In this scenario, we’d first have to separate links and polls to separate tables and have a table that connects them to the board game table. I’ve created a surrogate key for link_id and link_type and named it link_unique_id. I’ve done this looking from a software engineering perspective that I can easily add new components without heavily modifying existing structure. I’ll talk a bit more about it in Kimball's methodology section!
However, there is one issue: there will be multiple polls with different results, so poll_name is not a Primary key in the poll table. To fix it, we have to separate the results into an other table.
Now I’ve separated everything to confide to 2NF.
3rd Normal Form
A relation is in third normal form, if there is no transitive dependency for non-prime attributes as well as it is in second normal form
I don't see any transitive dependencies since poll_total_votes and result_number_of_votes were moved to the linking tables. I might have skipped something as I went. Feel free to comment under the post if I skipped/missed something!
Kimball methodology
Now, this is where the fun part begins. At this point, we should know what Issue we’re tackling and what’s an area of interest in our analytical solution.
I can see multiple ideas.
We want to identify how poll results look based on different board game dimensions.
Let’s say we get our hands on transactional data of sold goods in some shops and want to analyze it.

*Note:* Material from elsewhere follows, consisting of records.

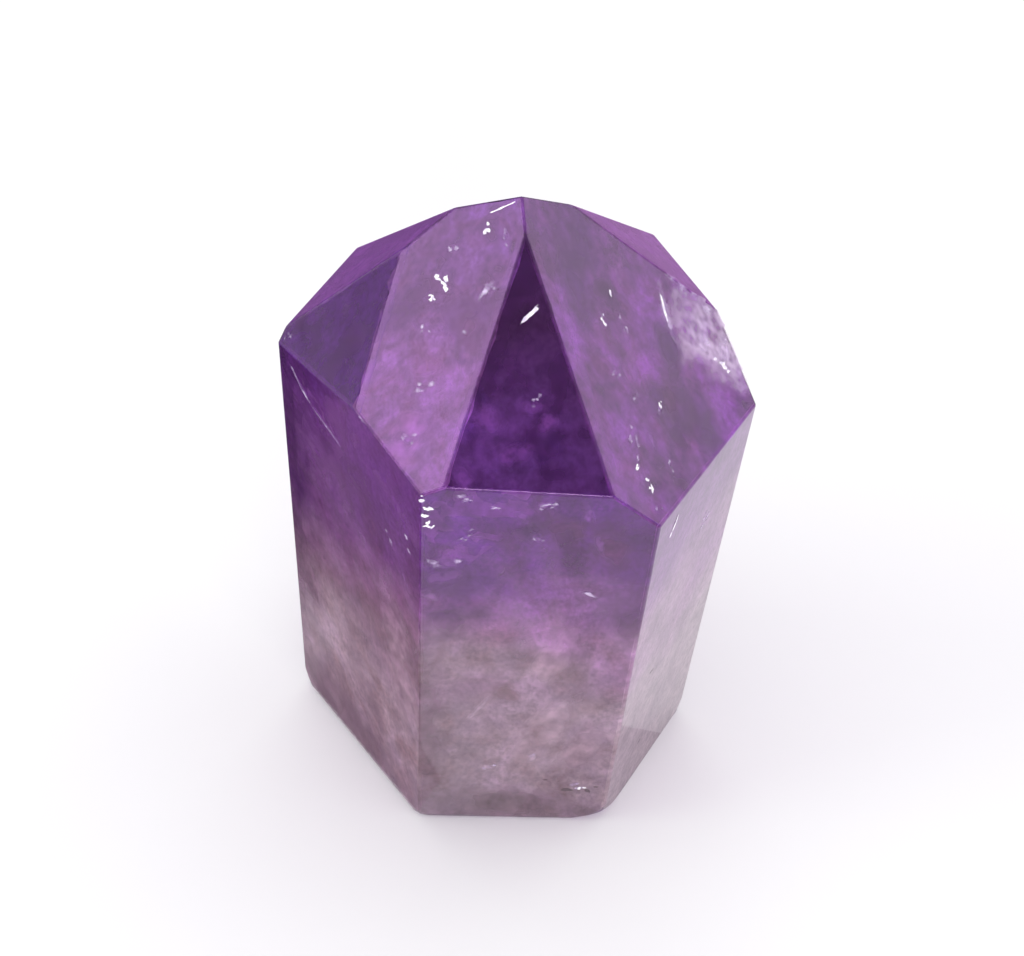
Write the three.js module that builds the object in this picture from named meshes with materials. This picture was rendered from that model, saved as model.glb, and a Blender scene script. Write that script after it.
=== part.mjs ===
// Polished amethyst point: one quartz crystal that stands upright on a sawn foot. Its six prism
// faces flare a little on their way up, and seven sloping faces close it in a short ridge that lies
// off the middle. Each face was ground flat on a wheel and polished, the arris round the foot is
// eased, and the corners of the foot are worn rounder still.
// Millimetres, +Z up. The crystal's front faces -Y, and the origin lies in the plane of the foot,
// under the middle of the crystal.
import * as THREE from "three";
import { ConvexGeometry } from "three/addons/geometries/ConvexGeometry.js";

// Prism faces. A bearing is the compass direction that a face looks in, from the front (0) round by
// the right-hand side (90). Reach is the distance from the growing axis to the face at the foot, and
// flare is how many degrees the face leans outwards on its way up.
const PRISM_FACES = [
  { name: "front", bearing: 2.5, reach: 11.1, flare: 9 },
  { name: "right", bearing: 64, reach: 12, flare: 7 },
  { name: "back right", bearing: 129.5, reach: 10.5, flare: 1 },
  { name: "back", bearing: 178.5, reach: 10.5, flare: 7 },
  { name: "back left", bearing: 234.5, reach: 12.1, flare: -0.5 },
  { name: "left", bearing: 306, reach: 11, flare: 6 },
];

// Tip faces. Slope is a face's steepness from level, and peak is the height at which the plane of
// the face crosses the growing axis.
const TIP_FACES = [
  { name: "front", bearing: 6.5, slope: 45.5, peak: 64.5 },
  { name: "right", bearing: 73.5, slope: 52, peak: 61 },
  { name: "back right", bearing: 122, slope: 51, peak: 59.3 },
  { name: "back", bearing: 187.5, slope: 59, peak: 54.2 },
  { name: "back left", bearing: 242, slope: 53, peak: 61.3 },
  { name: "far left", bearing: 291.5, slope: 54.5, peak: 66.5 },
  { name: "left", bearing: 313, slope: 45.5, peak: 62.5 },
];

// The eased arris round the foot: its radius, and the number of narrow flats that round it.
const FOOT_EASE_RADIUS = 0.7;
const FOOT_EASE_FLATS = 3;

// The worn corners of the foot: each is named by the two prism faces that meet over it, and rounded
// to a radius.
const FOOT_CORNERS = [
  { left: "front", right: "right", radius: 1.8 },
  { left: "right", right: "back right", radius: 1 },
  { left: "back right", right: "back", radius: 1 },
  { left: "back", right: "back left", radius: 1 },
  { left: "back left", right: "left", radius: 1.1 },
  { left: "left", right: "front", radius: 0.9 },
];

// Where the small flats of a worn corner look: how much of the left prism face's direction, of the
// right one's and of the foot's each of them takes.
const CORNER_FLATS = [
  { left: 1, right: 1, foot: 0.4 },
  { left: 1, right: 1, foot: 0.9 },
  { left: 1, right: 1, foot: 2 },
  { left: 2, right: 1, foot: 0.9 },
  { left: 1, right: 2, foot: 0.9 },
  { left: 2, right: 1, foot: 2.4 },
  { left: 1, right: 2, foot: 2.4 },
];

// Amethyst: a deep violet, glassy from the polish.
const AMETHYST_COLOR = 0x6a4a86;
const POLISH_ROUGHNESS = 0.08;

// Three planes closer to parallel than this have no corner, and a point nearer to a plane than this
// lies in it.
const PARALLEL = 1e-6;
const TOUCH = 1e-6;

const radians = THREE.MathUtils.degToRad;

// The outward direction of a face that looks along a bearing and is tilted up from level.
function facing(bearing, tiltUp) {
  const level = Math.cos(radians(tiltUp));
  return new THREE.Vector3(
    Math.sin(radians(bearing)) * level,
    -Math.cos(radians(bearing)) * level,
    Math.sin(radians(tiltUp)),
  );
}

// The plane that looks along an outward direction and passes through a point.
function planeThrough(outwards, point) {
  return new THREE.Plane().setFromNormalAndCoplanarPoint(outwards, point);
}

// The sawn foot, level and at the bottom.
const FOOT = planeThrough(new THREE.Vector3(0, 0, -1), new THREE.Vector3());

// The plane of a prism face, through its reach in the plane of the foot.
function prismPlane({ bearing, reach, flare }) {
  return planeThrough(facing(bearing, -flare), facing(bearing, 0).multiplyScalar(reach));
}

// The plane of a tip face, through its peak on the growing axis.
function tipPlane({ bearing, slope, peak }) {
  return planeThrough(facing(bearing, 90 - slope), new THREE.Vector3(0, 0, peak));
}

// The narrow flats that round the arris between the foot and one prism face. Each is tangent to an
// arc of the ease radius, and the arc touches both the foot and the prism face.
function footEasePlanes({ bearing, reach, flare }) {
  const lean = radians(flare);
  const arcReach = reach + FOOT_EASE_RADIUS * (Math.sin(lean) - 1) / Math.cos(lean);
  const arcCentre = facing(bearing, 0).multiplyScalar(arcReach).setZ(FOOT_EASE_RADIUS);
  return Array.from({ length: FOOT_EASE_FLATS }, (_, i) => {
    const share = (i + 1) / (FOOT_EASE_FLATS + 1);
    const outwards = facing(bearing, -THREE.MathUtils.lerp(flare, 90, share));
    return planeThrough(outwards, arcCentre.clone().addScaledVector(outwards, FOOT_EASE_RADIUS));
  });
}

// The small flats that round one corner of the foot, all tangent to a ball that touches the foot and
// the two prism faces.
function footCornerPlanes({ left, right, radius }) {
  const [leftFace, rightFace] = [left, right].map((name) => PRISM_FACES.find((face) => face.name === name));
  const sides = [prismPlane(leftFace), prismPlane(rightFace), FOOT];
  const [a, b, c] = sides.map((side) => new THREE.Plane(side.normal, side.constant + radius));
  const ballCentre = meetingPoint(a, b, c);
  return CORNER_FLATS.map((flat) => {
    const outwards = new THREE.Vector3()
      .addScaledVector(a.normal, flat.left)
      .addScaledVector(b.normal, flat.right)
      .addScaledVector(c.normal, flat.foot)
      .normalize();
    return planeThrough(outwards, ballCentre.clone().addScaledVector(outwards, radius));
  });
}

// The point where three planes meet, or null where they don't meet in one point.
function meetingPoint(a, b, c) {
  const acrossBC = new THREE.Vector3().crossVectors(b.normal, c.normal);
  const acrossCA = new THREE.Vector3().crossVectors(c.normal, a.normal);
  const acrossAB = new THREE.Vector3().crossVectors(a.normal, b.normal);
  const spread = a.normal.dot(acrossBC);
  if (Math.abs(spread) < PARALLEL) {
    return null;
  }
  return acrossBC.multiplyScalar(-a.constant)
    .addScaledVector(acrossCA, -b.constant)
    .addScaledVector(acrossAB, -c.constant)
    .divideScalar(spread);
}

// The corners of the stone that the planes enclose: each point where three of them meet, unless
// another plane has ground it away.
function cornersOf(planes) {
  const corners = [];
  planes.forEach((a, i) => {
    planes.slice(i + 1).forEach((b, j) => {
      planes.slice(i + j + 2).forEach((c) => {
        const corner = meetingPoint(a, b, c);
        if (corner && planes.every((plane) => plane.distanceToPoint(corner) < TOUCH)) {
          corners.push(corner);
        }
      });
    });
  });
  return corners;
}

// The crystal, with its middle over the origin.
function crystal() {
  const corners = cornersOf([
    FOOT,
    ...PRISM_FACES.flatMap(footEasePlanes),
    ...FOOT_CORNERS.flatMap(footCornerPlanes),
    ...PRISM_FACES.map(prismPlane),
    ...TIP_FACES.map(tipPlane),
  ]);
  const middle = new THREE.Box3().setFromPoints(corners).getCenter(new THREE.Vector3());
  return new ConvexGeometry(corners).translate(-middle.x, -middle.y, 0);
}

const amethyst = new THREE.MeshStandardMaterial({
  color: AMETHYST_COLOR,
  roughness: POLISH_ROUGHNESS,
  metalness: 0,
});

const point = new THREE.Mesh(crystal(), amethyst);
point.name = "amethyst_point";

const part = new THREE.Group();
part.add(point);

export default part;
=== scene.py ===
"""Polished amethyst point, standing on a pale floor under soft studio light. Metres, +Z up."""
import math
import random

import bpy
from mathutils import Euler, Matrix, Vector


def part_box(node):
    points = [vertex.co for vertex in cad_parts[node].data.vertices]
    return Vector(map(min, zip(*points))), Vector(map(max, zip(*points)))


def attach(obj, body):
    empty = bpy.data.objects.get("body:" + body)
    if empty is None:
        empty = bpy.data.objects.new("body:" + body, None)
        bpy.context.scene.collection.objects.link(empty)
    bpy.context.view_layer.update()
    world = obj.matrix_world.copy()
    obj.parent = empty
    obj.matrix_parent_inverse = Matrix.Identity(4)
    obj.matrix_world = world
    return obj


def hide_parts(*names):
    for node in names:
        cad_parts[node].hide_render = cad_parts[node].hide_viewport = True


MM = 0.001

# The camera stands where the photograph's did beside this crystal: 50 degrees up, a long way off, and
# rolled a little. The lens is longer, so that the one crystal fills the picture.
CAMERA_ELEVATION = math.radians(50)
CAMERA_ROLL = math.radians(3.1)
CAMERA_DISTANCE = 680 * MM
CAMERA_LENS = 335
AIM_HEIGHT_SHARE = 0.47

# The way that each face looks, which is enough to find it on the crystal.
FRONT = (0.04, -0.99, -0.16)
LEFT = (-0.80, -0.58, -0.10)
RIGHT = (0.89, -0.43, -0.12)
TIP_FRONT = (0.08, -0.71, 0.70)
TIP_LEFT = (-0.52, -0.49, 0.70)
TIP_RIGHT = (0.76, -0.22, 0.61)
TIP_FAR_LEFT = (-0.76, -0.30, 0.58)
TIP_BACK_LEFT = (-0.70, 0.38, 0.60)
TIP_BACK_RIGHT = (0.66, 0.41, 0.63)

# How far the wheel softened the edges, and the height up to which the worn foot is round already.
EDGE_POLISH = 0.18 * MM
WORN_FOOT = 2.5 * MM

# What the stone holds stays this far under its skin. A crack that comes through lies this far over it.
SKIN = 0.35 * MM
OVER_SKIN = 0.015 * MM

# A bent crack's ribbon is this thick.
RIBBON_LIFT = 0.02

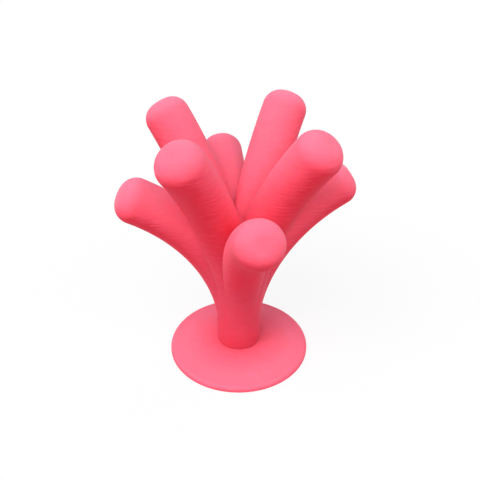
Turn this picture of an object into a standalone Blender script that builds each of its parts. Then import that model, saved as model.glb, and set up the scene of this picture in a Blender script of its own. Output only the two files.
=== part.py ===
"""Ring display stand: eight round branches that rise from one trunk, on a low round foot.

Four steep branches stand on the diagonals. Four shallow ones lie lower, along the X and Y axes.
All eight are the same tube: it bends outward from the trunk along one arc, runs straight at its
end and has a rounded tip. Near the trunk they run into each other and leave creases between them.

The stand has two pieces. The branch tree carries a keyed peg under its foot, and the base disc
has the matching socket, which fixes the tree's height and its bearing.

Units are metres, +Z is up, and the origin is the middle of the disc's underside.
"""
import math

import bmesh
import bpy
from mathutils import Matrix, Vector

# Branches: one round tube for all eight
BRANCH_DIAMETER = 0.015
TIP_FILLET = 0.0055
BRANCHES_PER_TIER = 4

# Steep tier: where the bend starts above the foot, its radius and lean, and the straight end run.
# This bend starts just under the foot, so the steep branches spread from the foot on.
STEEP_BEND_START = -0.001
STEEP_BEND_RADIUS = 0.133
STEEP_LEAN_DEG = 37.5
STEEP_STRAIGHT_RUN = 0.00625

# Shallow tier, the same four sizes
SHALLOW_BEND_START = 0.0046
SHALLOW_BEND_RADIUS = 0.064
SHALLOW_LEAN_DEG = 60.0
SHALLOW_STRAIGHT_RUN = 0.007

# The shallow tier's first branch points along -Y, and the steep tier stands between them
FIRST_BEARING_DEG = -90.0

# Trunk: round and a little fatter than a branch, narrower at its foot. It ends inside the branches,
# where the shallow ones have leaned out by the cover lean.
TRUNK_SHOULDER = 0.0004
TRUNK_FOOT_SHOULDER = 0.0001
TRUNK_TAPER_HEIGHT = 0.006
TRUNK_COVER_LEAN = 0.0006
BRANCH_ROOT_HEIGHT = 0.001

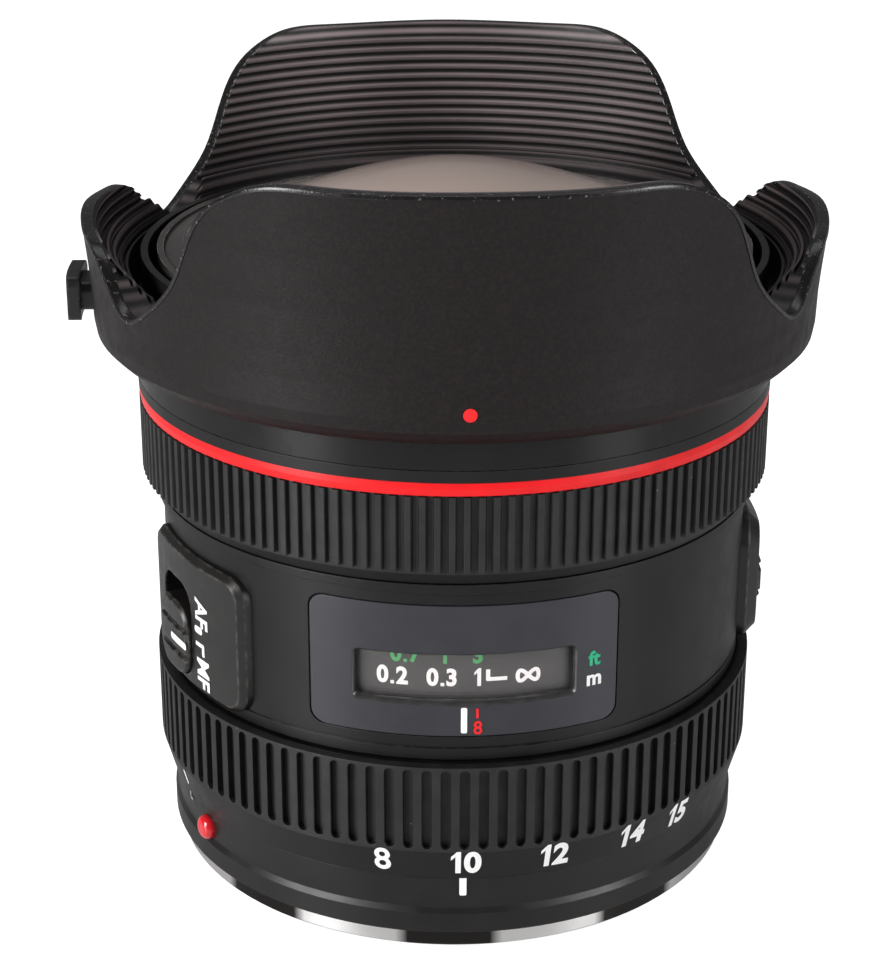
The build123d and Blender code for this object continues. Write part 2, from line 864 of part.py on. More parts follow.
# The dome's outline: shares of its edge radius and of its height above that edge
dome_shares = ((0.245, 0.0915), (0.489, 0.342), (0.734, 0.679), (1.0, 1.0))
z_dome = z_rim + dome_height
z_dome_edge = z_dome - dome_sag
z_shelf = z_dome_edge - dome_edge_depth
z_second = z_dome - second_drop
z_second_back = z_second - second_thick
z_third = z_second_back - third_drop
z_third_back = z_third - third_thick


def make_front_element():
    z_back = z_dome - dome_thick
    z_foot = z_back - sag(dome_back_curve, dome_back_rim)
    points = [(0, z_dome)] + [(front_edge * out, z_dome - dome_sag * down) for out, down in dome_shares]
    front = Spline(*points, tangents=[(1, 0), (1, dome_edge_slope)])
    side = Polyline((front_edge, z_dome_edge), (front_edge, z_shelf), (dome_neck_radius, z_shelf),
                    (dome_foot_radius, z_foot), (dome_back_rim, z_foot))
    back = surface(z_back, dome_back_curve, dome_back_rim)
    axis = Line((0, z_back), (0, z_dome))
    return revolve(Plane.XZ * make_face([front, side, back, axis]), Axis.Z)


def make_second_element():
    return glass(z_second, second_curve, second_edge, z_second_back, second_back_curve, second_back_rim,
                 second_edge)


def make_third_element():
    return glass(z_third, third_curve, third_edge, z_third_back, third_back_curve, third_back_rim,
                 third_edge)


# Front cell, its bezel and pins
cell_rise = 0.3
cell_floor_gap = 2.9
leg_foot = 1.7
cell_top = z_rim + cell_rise
cell_low = z_ledge_top + cell_floor_gap
rim_wall = 0.8
leg_half_angle = 12.0
leg_thick = 1.4
leg_low = z_front_pin - leg_foot
bezel_lip = 0.35
neck_clear = 0.6
floor_clear = 1.4
tube_wall = 1.0
lip_width = 0.9
lip_thick = 0.6
pin_seat = 2.5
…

Again, it highly depends on the question you’re trying to answer. Because of this, your data model might look completely different.
Sales model
I am starting with this one since it’s the most common and easiest to grasp for everyone.
We have our fact table and our board game dimension, but we also have more information about the board game itself in the link table. Since the link part can contain multiple IDs matched to the same one boardgame, we introduced a so-called bridge table.
A logical data model may contain one or more many-to-many relationships. Physical data modelling techniques transform a many-to-many many-relationships into one-to many-relationships by adding additional tables. These are referred to as bridge tables.
It's good that the boardgame_link table already serves that purpose, and we don’t have to make any adjustments! That’s, of course, if you went over the hell and modelled data in 3rd NF that helped you get to this point without breaking a sweat 😅
Polls model
Let’s say we don’t have any sales data and care about different polls we executed on other games. The exciting thing is that in tables, we don’t have any date fields, so I’m just winging it and modelling it out as I see fit here. Most likely, in the backend, they have event-driven architecture or even a simple transaction log from where you could extract the information about when some vote was cast and by whom.
So very similarly to the Sales model, we have a fact table with one more dimension key for polls and the same bridge table from multi-attributed values.
Note: Link table
Now, looking at both models, you might ask me why I’m not separating link entities as separate tables, i.e.
So my answer is that I can, though I’ve, from this one board game, noticed five different potential dimensions. Remember that the majority (if not all) would have a many-to-many relationship with the boardgame table. That means five more tables. How do we proceed if developers add one more? Will our processes crash? Will we notice that there were added new ones? Data contracts are still a dream (at least when I write this post). Being a person who hates doing a lot of maintenance work (adding new things constantly) instead of automating what I can, this solution is a no-brainer. People might be thinking differently, and like everywhere — everyone is allowed to have their opinion. Do what suits you or the actual situation best!
Data Vault
Here is a meme I’ve just created:
It’s just my opinion, but you might relate to it. I was a big fan of Data Vault modelling at some point in my career. Now, what I see is that there are some use cases for more niche modelling approaches (and yes, in my eyes, Data Vault, One Big Table or 3NF are niche ones). The fun thing is that this dataset suits more the niche approaches than the Star Schema! If you’re keen on a quick recap
This might be a controversial saying, but looking now, I think that the Data Vault model is good for companies/people who either have tons of things to cover and want to scale horizontally fast or are lazy to analyze data and create relevant data models upfront, spending time before implementing.
So, what would change from our 3rd NF model? Not much. We must add hubs and make our dimensions/entity tables SCD type 2. I will use natural keys instead of creating surrogate ones for simplicity and will rename the link table to attribute to avoid confusion.
Another thing is that if we’re using the DV approach for links with attributes (previously named boardgame_poll, poll_result), we have to create separate satellites. Most likely, I missed a couple of connections between hubs/sats/links/sat_links, etc., but I am not going to lie. It isn’t straightforward…
Summary
When choosing the approach, think carefully about:
Speed for the delivery
Complexity of the created model
Usability of the developed model
Speed for adjustments
Documentation and other people's understanding of the model
All of the modelling techniques have their perfect use case. If you can — try, fail, iterate until it works. Have your lessons learned, and try not to do the same ones later.